POLITICS

NDP Caucus Retreat: MPs Told To Build Up Roots In Ridings To Win Power In 2015

09/10/2013 07:31 EDT | Updated 09/10/2013 08:15 EDT
CP

SASKATOON — NDP MPs will be lectured Tuesday on the importance of building roots in their riding if they want to keep their jobs and elect an NDP government — or at the very least survive a potential Liberal sweep.

MPs attending the New Democrats' federal caucus meeting in Saskatoon held the party line Monday, telling reporters they are were not worried by strong Liberal support in the polls.

If the Liberal numbers were this high next year, Nova Scotia MP Peter Stoffer told The Huffington Post Canada, he might be worried, but for now, he's not concerned.

Scarborough, Ont., MP Dan Harris said poll numbers always make politicians a little bit itchy, but the election is still two years away.

"People are going to talk, and the Liberal numbers are up, but this time last year, our numbers were way up and the Liberals were way down, so time changes things," he said.

Still, Harris acknowledged that Canadians are not warming up to NDP Leader Thomas Mulcair the same way they seem to flock to Liberal Leader Justin Trudeau.

"We don’t have that star power of Justin Trudeau and the name. But Mr. Mulcair, every time he goes and meets with people, he just floors them with how personable he is and how good a connection he makes. So we just collectively have to do a good job of making sure that we get him in front of enough people so that he can make those connections so we can win the next election campaign," Harris said.

Of course, that is what Liberal MPs used to say of Michael Ignatieff, their own former leader, who also had trouble at the polls.

Despite the NDP earning the status of official Opposition in 2011, Harris said many people still perceive the Liberals as the natural governing party.

"That is scary and that is dangerous," he said, "but we really can’t hold to that.
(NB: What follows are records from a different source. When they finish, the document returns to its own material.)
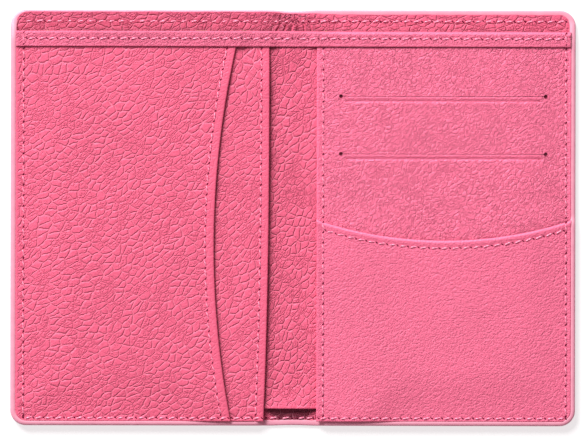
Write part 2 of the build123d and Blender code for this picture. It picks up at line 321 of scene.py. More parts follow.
# Adds the grain's cells to a node tree. Gives the distance from a crease in millimetres, the place on
# the hide, and the place in cells.
def grainCells(tree):
    if tree.type == "GEOMETRY":
        place = addNode(tree, "GeometryNodeInputNamedAttribute", {"Name": "grainPlace"},
                        data_type="FLOAT_VECTOR")
    else:
        place = addNode(tree, attributeNode, attribute_name="grainPlace").outputs["Vector"]
    bent = place
    for way in ("sway", "jitter"):
        noise = addNode(tree, noiseNode, {"Vector": place, "Scale": 1 / grain[way + "Size"], "Detail": 1.0})
        centred = addNode(tree, vectorNode, [noise.outputs["Color"], (0.5, 0.5, 0.5)], operation="SUBTRACT")
        push = addNode(tree, vectorNode, {0: centred, "Scale": grain[way + "Amount"] * 2}, operation="SCALE")
        bent = addNode(tree, vectorNode, [bent, push], operation="ADD")
    turned = addNode(tree, "ShaderNodeVectorRotate", {"Vector": bent, "Angle": -grain["lean"]},
                     rotation_type="Z_AXIS")
    length, width = grain["cell"]
    cells = addNode(tree, vectorNode, [turned, (1 / length, 1 / width, 0)], operation="MULTIPLY")
    fade = addNode(tree, noiseNode, {"Vector": place, "Scale": 1 / grain["fadeSize"], "Detail": 2.0})
    creases = []
    for finer, irregular, fading in (
            (1.0, grain["irregular"], [fade, 0.42, 0.64, 0.0, grain["fadeAmount"]]),
            (grain["finer"], 1.0, [fade, 0.62, 0.36, grain["fineFaint"], grain["fineFaint"] * 2.6])):
        edge = addNode(tree, "ShaderNodeTexVoronoi",
                       {"Vector": cells, "Scale": finer, "Randomness": irregular},
                       voronoi_dimensions="2D", feature="DISTANCE_TO_EDGE")
        faded = addNode(tree, rampNode, fading, **softStep)
        creases.append(addNode(tree, mathNode, [edge, width / finer, faded], operation="MULTIPLY_ADD"))
    return addNode(tree, mathNode, creases, operation="MINIMUM"), place, cells


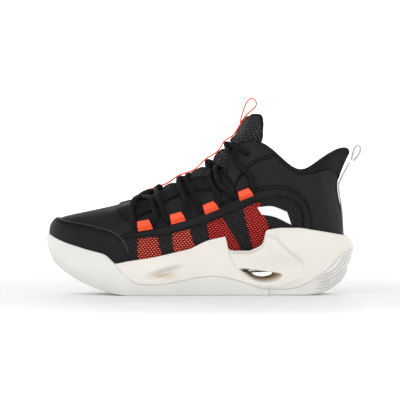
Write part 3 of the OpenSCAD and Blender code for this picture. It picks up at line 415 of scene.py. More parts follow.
# ---------------------------------------------------------------- materials
class Shader:
    """A node material: add() makes a node, link values or sockets by name."""

    def __init__(self, name, rough, specular):
        self.mat = bpy.data.materials.new(name)
        self.mat.use_nodes = True
        self.tree = self.mat.node_tree
        self.bsdf = self.tree.nodes["Principled BSDF"]
        self.bsdf.inputs["Roughness"].default_value = rough
        self.bsdf.inputs["Specular IOR Level"].default_value = specular
        self.object = self.add("ShaderNodeTexCoord").outputs["Object"]
        self.uv = self.add("ShaderNodeUVMap", uv_map="UVMap").outputs["UV"]

    def add(self, kind, inputs=(), **settings):
        node = self.tree.nodes.new(kind)
        for key, value in settings.items():
            setattr(node, key, value)
        for key, value in dict(inputs).items():
            self.put(node.inputs[key], value)
        return node

    def put(self, socket, value):
        if isinstance(value, bpy.types.NodeSocket):
            self.tree.links.new(value, socket)
        else:
            socket.default_value = value

    def math(self, op, *values):
        node = self.add("ShaderNodeMath", operation=op)
        for socket, value in zip(node.inputs, values):
            self.put(socket, value)
        return node.outputs[0]

    def turned(self, vector, angle, scale=1):
        return self.add("ShaderNodeMapping", {"Vector": vector, "Scale": (scale,) * 3,
                                              "Rotation": (0, 0, angle)}).outputs[0]

    def noise(self, scale, detail):
        return self.add("ShaderNodeTexNoise", {"Vector": self.object, "Scale": scale,
                                               "Detail": detail}).outputs["Fac"]

    def bands(self, vector, along, scale, distortion, detail):
        return self.add("ShaderNodeTexWave", {"Vector": vector, "Scale": scale, "Distortion": distortion,
                                              "Detail": detail},
                        wave_type="BANDS", bands_direction=along).outputs["Fac"]

    def split(self, vector):
        return self.add("ShaderNodeSeparateXYZ", {0: vector}).outputs

    def ramp(self, fac, stops):
        node = self.add("ShaderNodeValToRGB", {"Fac": fac})
        ramp = node.color_ramp
        while len(ramp.elements) < len(stops):
            ramp.elements.new(0.5)
        for element, (pos, color) in zip(ramp.elements, stops):
            element.position = pos
            element.color = (*color, 1)
        return node.outputs["Color"]

    def bumps(self, *layers):
        """Each layer is (height socket, distance in mm, strength)."""
        normal = None
        for height, distance, strength in layers:
            node = self.add("ShaderNodeBump", {"Height": height, "Distance": distance * MM,
                                               "Strength": strength})
            if normal:
                self.put(node.inputs["Normal"], normal)
            normal = node.outputs[0]
        self.put(self.bsdf.inputs["Normal"], normal)
        return self.mat

    def color(self, value):
        self.put(self.bsdf.inputs["Base Color"], value)

    def rough(self, value):
        self.put(self.bsdf.inputs["Roughness"], value)


def leather(name, dark, light, rough=0.5, grain=900):
    s = Shader(name, rough, specular=0.08)
    s.color(s.ramp(s.noise(55, 4), [(0.3, dark), (0.75, light)]))
    cells = s.add("ShaderNodeTexVoronoi", {"Vector": s.object, "Scale": grain},
                  feature="SMOOTH_F1").outputs["Distance"]
    s.rough(s.math("ADD", rough - 0.06, s.math("MULTIPLY", s.noise(130, 4), 0.14)))
    return s.bumps((s.noise(24, 2), 0.5, 0.35), (cells, 0.14, 0.5), (s.noise(3200, 2), 0.03, 0.5))


def moulded(name, dark, light, rough, grain=0.06):
    s = Shader(name, rough, specular=0.4)
    s.color(s.ramp(s.noise(30, 3), [(0.3, dark), (0.7, light)]))
    s.rough(s.math("ADD", rough - 0.06, s.math("MULTIPLY", s.noise(220, 3), 0.12)))
    return s.bumps((s.noise(2600, 3), grain, 0.4), (s.noise(70, 2), 0.25, 0.25))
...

And we just have to push forward and keep making sure that we are in the right position."

Part of making sure that the NDP can hold on to the 100 seats it has in the House of Commons is ensuring that its MPs are strong constituency representatives.

Stoffer, a 16-year veteran, said MPs will be asked Tuesday at their national caucus meeting whether they have done their fundraising, whether their riding associations are strongly in place, whether their membership drives are successful, whether they are holding local events and whether they are knocking on doors.

The majority of MPs are doing what they need to do, party sources say. As one person noted, earning $160,000 a year is good motivation for any MP to keep going.

Tuesday, some of the party's senior MPs will be sharing tips with their junior colleagues. Stoffer, who won his first election by 41 votes, encourages MPs to form personal connections with voters and not to ignore constituents who voice concerns that are really only municipal or provincial. They should be told how to get the answers they need and asked to let their MP know how it went, he said.

Sudbury's Glenn Thibeault said he will be sharing tips about some of the things he does to entrench himself in the community. He holds temporary passport clinics at the mall, where he said he can meet up to 1,200 people in two or three days.

Thibeault knows the importance of keeping his profile up. His principal challenger from the last election, Conservative candidate Fred Slade, continues to attend local events and has even kept his campaign office open, Thibeault said.

Even if a party's leader is not that popular, individual MPs need to be, the NDP MP said.

"It's establishing your brand, and then establishing the party's brand at the same time," Thibeault said. "Keep your nose to the grindstone, keep working your constituency and, you know what, things may turn around for us."

The strategy, of course, is not foolproof. Toronto MP Peggy Nash, who lost her seat in 2008 only to win again in 2011, said she does not feel she worked any less or knocked on fewer doors when she suffered defeat.

"I worked equally hard, so I know it’s no guarantee of success," she told HuffPost.

Still, Harris, who ran four times before winning on his fifth try in 2011, said he is not taking his re-election for granted. He knocked on some 5,000 doors this summer and has been going through his riding street by street, asking constituents what they want to see from the federal government and what they want to see from him.

"I am making sure that I am getting my name and face out there, so that, whatever happens, my riding is hopefully safe."